In https://reviews.llvm.org/D35598#839397, @MatzeB wrote:

> Hi James,

Hi,

> So I am not completely convinced the automatic machine name creation is a desirable behavior. I can see the convenience of machines getting created automatically at the cost of the machine names becoming less meaningful.
> 
> Having said all that I'd be fine to add a flag supporting a variation of the previous behavior where we create new machines if the machine data doesn't match (however I'd slightly change the behavior to append a number to the new machines name to maintain the property that machine names are unique). Would that be fine with you?

Before I go in to more detail about how we're testing (for background, and your interest) - that sounds like a very helpful solution, thanks!

> this is very interesting to hear as I would not have expected the previous behavior to be desirable. Just to explain some more where I am coming from:
> 
> - LNT Submissions are typically performed by CI jobs which for us are required to have a unique name, so it is natural to use the same LNT machine name as the CI jobs name.

This is also true for us, however we are building nightly using 30 groupings of "machines" (which are themselves pools of real machines driven by buildbot), and with historical data going back 4 years. Each of these groupings of machines use names automatically derived from the key aspects of their hardware and release branch they track, and we're diligent at recording more subtle machine differences in the "machine" field.

> - When selecting a machine in LNT the only thing to go on is the machine name. If for example I have 7 different machines named "gcc7" (with some of the other fields differing), I would need to click 7 times today, to figure out which is the machine that I want.

That is probably where the difference in perspectives comes from.
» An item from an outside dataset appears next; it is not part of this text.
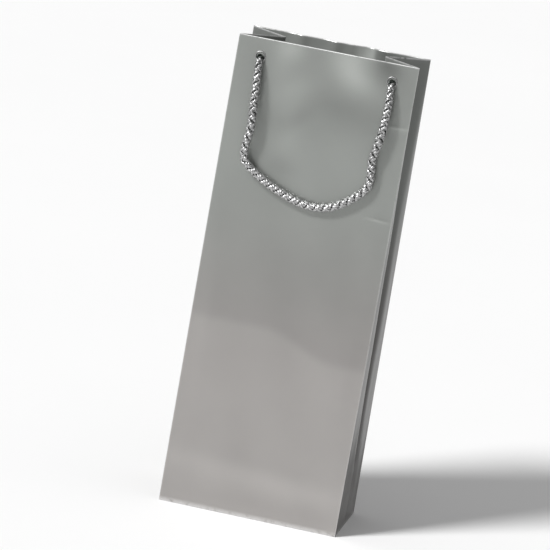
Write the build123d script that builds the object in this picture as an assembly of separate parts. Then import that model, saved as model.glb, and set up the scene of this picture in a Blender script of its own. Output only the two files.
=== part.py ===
from build123d import *
import os
from math import atan, hypot, pi, radians, tan

# A gift bag for one wine bottle: laminated paper with a square bottom, gussets
# that fold in towards the mouth, a turned-in hem over stiffener cards, four
# eyelets, and two rope handles knotted inside.
# Millimetres. The bag stands on z = 0, its front faces -Y and its width runs
# along X. The back is the front turned half a turn about Z.

# Driving dimensions of the bag
WIDTH = 130.0
HEIGHT = 340.0
BASE_DEPTH = 76.0
MOUTH_DEPTH = 50.0
PAPER = 0.3
CREASE_GAP = 0.8  # kept clear beside each crease, so that the panels never overlap

# Hem, cards and bottom
HEM_DROP = 42.0
HEM_HALF_WIDTH = 62.2
GUSSET_HEM_INSET = 2.5
STIFFENER = 0.8
STIFFENER_DROP = 38.0
STIFFENER_HALF_WIDTH = 62.6
SEAM_FLAP = 14.0
BASE_CARD = (125.0, 71.0, 1.0)
BASE_CARD_CLEARANCE = 0.3
FLAP_EDGE_CLEARANCE = 0.6
LONG_FLAP = 45.0
SIDE_FLAP = 36.0
SIDE_FLAP_TAPER = 20.0

# Eyelets
HOLE_SPAN = 95.0
HOLE_DROP = 13.2
BORE_RADIUS = 2.95
BARREL_RADIUS = 3.4
HOLE_CLEARANCE = 0.05
FLANGE_RADIUS = 3.9
FLANGE_THICKNESS = 0.7
WASHER_RADIUS = 4.4
WASHER_THICKNESS = 0.6
RIM_ROUND = 0.25

# Rope handles
ROPE = 5.5
STAND_OFF = 4.3  # from the panel's face to the middle of the hanging rope
SWING_GAP = 0.3  # between the rope in the eyelet and the rope that swings
KNOT_RADIUS = 5.0
KNOT_BITE = 1.5  # how far the rope in the eyelet runs into the knot
TAIL_LENGTH = 17.0

# The handle's route from the left eyelet to the right one: x, then the drop
# below the eyelets, both in the plane of the hanging handle.
HANDLE_ROUTE = [
    (-47.5, 0.0),
    (-46.4, 18.0),
    (-44.3, 42.0),
    (-46.9, 60.0),
    (-45.6, 74.5),
    (-33.0, 83.6),
    (-16.0, 91.8),
    (3.0, 97.6),
    (20.5, 95.6),
    (35.0, 86.4),
    (44.6, 74.5),
    (43.0, 57.5),
    (47.2, 38.0),
    (48.6, 18.0),
    (47.5, 0.0),
]

LEAN = atan((BASE_DEPTH - MOUTH_DEPTH) / 2 / HEIGHT)
SLOPE = hypot(HEIGHT, (BASE_DEPTH - MOUTH_DEPTH) / 2)
GUSSET_HALF = BASE_DEPTH / 2
CREASE_REACH = (GUSSET_HALF**2 - (MOUTH_DEPTH / 2) ** 2) ** 0.5
WALL = 2 * PAPER + STIFFENER  # paper, card and hem at an eyelet

FRONT = Plane((0, -BASE_DEPTH / 2, 0), x_dir=(1, 0, 0), z_dir=(0, -1, tan(LEAN)))
TURN_TO_BACK = Rot(0, 0, 180)


def along_normal(radius, low, high):
    """A round bar on a panel's normal, from low to high above the panel's face."""
    return Pos(0, 0, (low + high) / 2) * Cylinder(radius, high - low)


def at_hole(shape, side):
    """Puts a piece made about a hole's centre at the left (-1) or right (1) hole."""
    return FRONT * Pos(side * HOLE_SPAN / 2, SLOPE - HOLE_DROP, 0) * shape


def wall_sheet(half_width, drop, depth, thickness):
    """A pierced sheet hanging from the mouth, its outer face depth behind the panel's."""
    middle = Pos(0, SLOPE - drop / 2, -depth - thickness / 2)
    sheet = FRONT * middle * Box(2 * half_width, drop, thickness)
    for side in (-1, 1):
        sheet -= at_hole(along_normal(BARREL_RADIUS + HOLE_CLEARANCE, -5, 5), side)
    return sheet


def panel():
    return wall_sheet(WIDTH / 2, SLOPE - PAPER * tan(LEAN), 0, PAPER)


def hem():
    return wall_sheet(HEM_HALF_WIDTH, HEM_DROP, PAPER + STIFFENER, PAPER)


def stiffener_card():
    return wall_sheet(STIFFENER_HALF_WIDTH, STIFFENER_DROP, PAPER, STIFFENER)


def facet(corners, inset, shift=0.0):
    """A flat sheet of paper centred on the corners' plane, trimmed by inset all round."""
    first, second, third = (Vector(*corner) for corner in corners[:3])
    plane = Plane(first, x_dir=second - first, z_dir=(second - first).cross(third - first))
    flat = [plane.to_local_coords(Vector(*corner)) for corner in corners]
    outline = make_face(Polyline([(p.X, p.Y) for p in flat], close=True))
    trimmed = offset(outline, amount=-inset, kind=Kind.INTERSECTION)
    return plane * Pos(0, 0, shift) * extrude(trimmed, amount=PAPER / 2, both=True)


def gusset_corners(side, end):
    """Fold foot, fold top, crease foot and crease top of one gusset half."""
    wall = side * (WIDTH - PAPER) / 2
    fold_foot = (wall, end * BASE_DEPTH / 2, 0)
    fold_top = (wall, end * MOUTH_DEPTH / 2, HEIGHT)
    crease_foot = (wall, 0, GUSSET_HALF)
    crease_top = (wall - side * CREASE_REACH, 0, HEIGHT)
    return fold_foot, fold_top, crease_foot, crease_top


def gusset_half(side, end):
    """A facet flat in the bag's side, and one that folds in to the crease above it."""
    fold_foot, fold_top, crease_foot, crease_top = gusset_corners(side, end)
    outer = facet((fold_foot, crease_foot, fold_top), CREASE_GAP)
    inner = facet((crease_foot, crease_top, fold_top), CREASE_GAP)
    return Compound(children=[outer, inner])


def gusset_foot(side):
    """The flat triangle at the foot of a gusset, between the bottom's corners."""
    front, back = (gusset_corners(side, end)[0] for end in (-1, 1))
    return facet((front, back, gusset_corners(side, 1)[2]), CREASE_GAP)


def gusset_hem(side, end):
    """The turned-in edge on the inner face of one gusset half."""
    _, fold_top, crease_foot, crease_top = gusset_corners(side, end)
    share = 1 - HEM_DROP / (HEIGHT - GUSSET_HALF)
    start = Vector(*crease_foot)
    lows = [start + (Vector(*top) - start) * share for top in (crease_top, fold_top)]
    corners = [tuple(lows[0]), crease_top, fold_top, tuple(lows[1])]
    inward = PAPER * side * end
    return facet(corners, GUSSET_HEM_INSET, inward)


def seam_flap():
    """The glued overlap of the sheet's two ends, inside the back panel at its left edge."""
    length = SLOPE - HEM_DROP - 2 * CREASE_GAP
    across = HEM_HALF_WIDTH - SEAM_FLAP / 2
    flap = Pos(across, length / 2 + 1, -1.5 * PAPER) * Box(SEAM_FLAP, length - 2, PAPER)
    return TURN_TO_BACK * (FRONT * flap)


def long_bottom_flap(end, layer):
    """A full-width bottom flap folded in from the front (-1) or back (1) panel."""
    edge = BASE_DEPTH / 2 - FLAP_EDGE_CLEARANCE
    middle = Pos(0, end * (edge - LONG_FLAP / 2), (layer + 0.5) * PAPER)
    return middle * Box(WIDTH - 2 * FLAP_EDGE_CLEARANCE, LONG_FLAP, PAPER)


def side_bottom_flap(side, layer):
    """A tapered bottom flap folded in from a gusset, above the two long ones."""
    edge = WIDTH / 2 - FLAP_EDGE_CLEARANCE
    half = BASE_DEPTH / 2 - FLAP_EDGE_CLEARANCE
    root = [(side * edge, half), (side * edge, -half)]
    tip = [(side * (edge - SIDE_FLAP), -(half - SIDE_FLAP_TAPER))]
    tip.append((side * (edge - SIDE_FLAP), half - SIDE_FLAP_TAPER))
    outline = make_face(Polyline(root + tip, close=True))
    return Pos(0, 0, layer * PAPER) * extrude(outline, amount=PAPER, dir=(0, 0, 1))


def base_card():
    """The loose card that keeps the bottom square."""
    width, depth, thickness = BASE_CARD
    return Pos(0, 0, 3 * PAPER + BASE_CARD_CLEARANCE + thickness / 2) * Box(width, depth, thickness)


def eyelet():
    """A rolled metal eyelet about the hole's centre, with its washer inside the bag."""
    flange = along_normal(FLANGE_RADIUS, 0, FLANGE_THICKNESS)
    barrel = along_normal(BARREL_RADIUS, -WALL, 0)
    washer = along_normal(WASHER_RADIUS, -WALL - WASHER_THICKNESS, -WALL)
    body = flange + barrel + washer - along_normal(BORE_RADIUS, -10, 10)
    rims = body.edges().filter_by(GeomType.CIRCLE).group_by(Axis.Z)
    return fillet(rims[0] + rims[-1], RIM_ROUND)


def cord_stub():
    """The rope inside an eyelet, from the knot to just short of the swinging rope."""
    inner = -WALL - WASHER_THICKNESS - KNOT_BITE
    return along_normal(ROPE / 2, inner, STAND_OFF - ROPE / 2 - SWING_GAP)


def cord_knot():
    """The stopper knot behind an eyelet, with its tail hanging down inside the bag."""
    depth = -WALL - WASHER_THICKNESS - KNOT_RADIUS
    ball = Pos(0, 0, depth) * Sphere(KNOT_RADIUS)
    tail = Pos(0, -TAIL_LENGTH / 2, depth) * Rot(90, 0, 0) * Cylinder(ROPE / 2, TAIL_LENGTH)
    return ball + tail - cord_stub()


def corner_radii(route):
    """Arc radius at each corner: 0.45 of the shorter run over the tangent of half the turn."""
    points = [Vector(x, -drop, 0) for x, drop in route]
    radii = []
    for before, here, after in zip(points, points[1:], points[2:]):
        run_in, run_out = here - before, after - here
        shorter = min(run_in.length, run_out.length)
        radii.append(0.45 * shorter / tan(radians(run_in.get_angle(run_out)) / 2))
    return radii


def handle_cord():
    """The part of a handle that swings: a rope with a round end at each eyelet."""
    radii = corner_radii(HANDLE_ROUTE)
    path = FilletPolyline(*[(x, -drop, 0) for x, drop in HANDLE_ROUTE], radius=radii)
    section = Plane(path @ 0, z_dir=path % 0) * Circle(ROPE / 2)
    rope = sweep(section, path=path)
    print("handle radii", [round(radius, 1) for radius in radii])
    print("handle length", round(path.length, 1), "rope volume", round(rope.volume, 1))
    print("section times length", round(pi * ROPE**2 / 4 * path.length, 1))
    for end in (path @ 0, path @ 1):
        rope += Pos(end) * Sphere(ROPE / 2)
    return FRONT * Pos(0, SLOPE - HOLE_DROP, STAND_OFF) * rope


def wall_pieces():
    """Panels, cards, hems, eyelets and handles: the front's, then the same turned to the back."""
    front = {
        "panel": panel(),
        "hem": hem(),
        "stiffener_card": stiffener_card(),
        "handle_cord": handle_cord(),
    }
    makers = {"eyelet": eyelet, "cord_stub": cord_stub, "cord_knot": cord_knot}
    for side, word in ((-1, "left"), (1, "right")):
        for name, make in makers.items():
            front[f"{word}_{name}"] = at_hole(make(), side)
    swap = {"left": "right", "right": "left"}
    pieces = {f"front_{name}": piece for name, piece in front.items()}
    for name, piece in front.items():
        first, _, rest = name.partition("_")
        turned = f"{swap[first]}_{rest}" if first in swap else name
        pieces[f"back_{turned}"] = TURN_TO_BACK * piece
    return pieces


def side_pieces():
    """Gussets and their hems, by side."""
    pieces = {}
    for side, word in ((-1, "left"), (1, "right")):
        pieces[f"{word}_gusset_foot"] = gusset_foot(side)
        for end, half in ((-1, "front"), (1, "back")):
            pieces[f"{word}_gusset_{half}"] = gusset_half(side, end)
            pieces[f"{word}_gusset_{half}_hem"] = gusset_hem(side, end)
    return pieces


def bottom_pieces():
    return {
        "back_bottom_flap": long_bottom_flap(1, 0),
        "front_bottom_flap": long_bottom_flap(-1, 1),
        "left_bottom_flap": side_bottom_flap(-1, 2),
        "right_bottom_flap": side_bottom_flap(1, 2),
        "side_seam_flap": seam_flap(),
        "base_card": base_card(),
    }


os.makedirs("parts", exist_ok=True)
for node, shape in {**wall_pieces(), **side_pieces(), **bottom_pieces()}.items():
    export_step(shape, f"parts/{node}.step")
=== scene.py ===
import math

import bpy
import numpy as np
from mathutils import Matrix, Vector


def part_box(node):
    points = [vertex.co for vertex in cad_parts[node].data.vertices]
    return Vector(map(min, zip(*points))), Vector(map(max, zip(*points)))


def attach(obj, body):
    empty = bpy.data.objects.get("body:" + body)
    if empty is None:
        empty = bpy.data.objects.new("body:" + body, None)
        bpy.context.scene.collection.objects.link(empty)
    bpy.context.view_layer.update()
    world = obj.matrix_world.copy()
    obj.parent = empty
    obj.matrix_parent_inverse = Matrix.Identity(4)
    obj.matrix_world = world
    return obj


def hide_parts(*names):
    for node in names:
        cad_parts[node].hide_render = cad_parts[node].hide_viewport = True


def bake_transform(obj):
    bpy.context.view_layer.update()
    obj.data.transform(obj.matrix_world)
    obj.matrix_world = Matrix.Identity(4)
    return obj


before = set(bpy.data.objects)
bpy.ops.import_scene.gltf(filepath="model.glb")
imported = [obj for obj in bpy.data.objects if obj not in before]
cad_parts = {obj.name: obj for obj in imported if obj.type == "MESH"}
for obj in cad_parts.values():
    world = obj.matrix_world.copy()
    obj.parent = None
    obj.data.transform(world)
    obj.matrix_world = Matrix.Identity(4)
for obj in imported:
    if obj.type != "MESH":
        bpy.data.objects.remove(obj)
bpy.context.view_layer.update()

# Metres throughout. The bag stands on z = 0 and its front faces -Y.
MM = 0.001

# ---------------------------------------------------------------- sizes from the CAD parts
panel_low, panel_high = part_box("front_panel")
HALF_WIDTH = panel_high.x
HEIGHT = panel_high.z
BASE_HALF = -panel_low.y
PAPER = 0.3 * MM
MOUTH_HALF = -panel_high.y + PAPER
GUSSET_HALF = BASE_HALF
CREASE_REACH = math.sqrt(GUSSET_HALF**2 - MOUTH_HALF**2)
LEAN = math.atan((BASE_HALF - MOUTH_HALF) / HEIGHT)

# Hem and cards, as they are built in the CAD
HEM_DROP = 42 * MM
CARD_DROP = 38 * MM
CARD = 0.8 * MM
CARD_HALF_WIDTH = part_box("front_stiffener_card")[1].x
WALL = 2 * PAPER + CARD

# Holes and rope
HOLE_X = 47.5 * MM
HOLE_DROP = 13.2 * MM

# The handle's route from the left eyelet to the right one: x, the drop below the
# eyelets, and how far the rope's middle stands off the panel, which it leans on
# at the bottom of the loop and bows away from along its two legs.
HANDLE_ROUTE = [
    (-0.0475, 0.0022, 0.0030),
    (-0.0465, 0.0110, 0.0056),
    (-0.0452, 0.0270, 0.0080),
    (-0.0444, 0.0420, 0.0088),
    (-0.0441, 0.0530, 0.0084),
    (-0.0462, 0.0630, 0.0074),
    (-0.0458, 0.0735, 0.0064),
    (-0.0375, 0.0802, 0.0050),
    (-0.0280, 0.0862, 0.0040),
    (-0.0155, 0.0918, 0.0036),
    (-0.0015, 0.0966, 0.0036),
    (0.0120, 0.0974, 0.0036),
    (0.0245, 0.0938, 0.0036),
    (0.0355, 0.0858, 0.0038),
    (0.0445, 0.0770, 0.0042),
    (0.0453, 0.0665, 0.0050),
    (0.0437, 0.0560, 0.0062),
    (0.0472, 0.0415, 0.0078),
    (0.0488, 0.0270, 0.0080),
    (0.0486, 0.0110, 0.0056),
    (0.0475, 0.0022, 0.0030),
]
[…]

We would have 7 machines producing results, which we expect to have identical configuration, and which we would group under the name "gcc7.$target_board.$target_cpu". In normal use, we would not expect 7 machines named "gcc7" to produce a result in one night, we would expect there to be one "active" gcc7 at a time (measured in months), and so choosing the right machine would be a matter of picking the one which has been building most recently. Occasionally due to sysadmin/user error, one of the machines in the pool might malfunction and end up in an inappropriate configuration. As an example from today, one rogue machine in the pool was accidentally patched up to a newer kernel version. When we import a run from that machine, the old LNT behaviour would create a separate machine, ensuring that the data integrity was maintained with the new machine isolated (which it wouldn't be if we forced --update-machine) but that we still had data in the system that we could compare (which we wouldn't get with the new error behaviour). This becomes important to us when importing historical data, as we really do want a new machine every time configuration changes, but we don't want to have to encode that in the machine name. Put another way, when we migrate a grouping of boards to a more recent kernel version, we want that change to make the data sets disjoint, but without us having to invent a new name for the machine pool.

Automatically appending a number to the machine name would therefore work well for our use case.

> - Similarily when connecting 3rd party visualisation/analysis to LNT it is convenient to have unique machine names that you can reference. Machine id numbers are only valid within one LNT database, and are also not predictable.

We don't do this, but I can see why this would be useful to you.

> - Looking at `lnt runtest test-suite` mode, nobody even bothered filling out the machine fields and to my knowledge nobody complained to this day.

We're a somewhat unique consumer of LNT, in that we have a completely separate infrastructure for running and recording test results, we generate JSON from this infrastructure which is suitable for import to LNT for visualisation. We make heavy use of the machine fields.

I'm very grateful for your help in resolving this, I appreciate we're running a non-standard configuration over here!

James

Repository:
  rL LLVM

https://reviews.llvm.org/D35598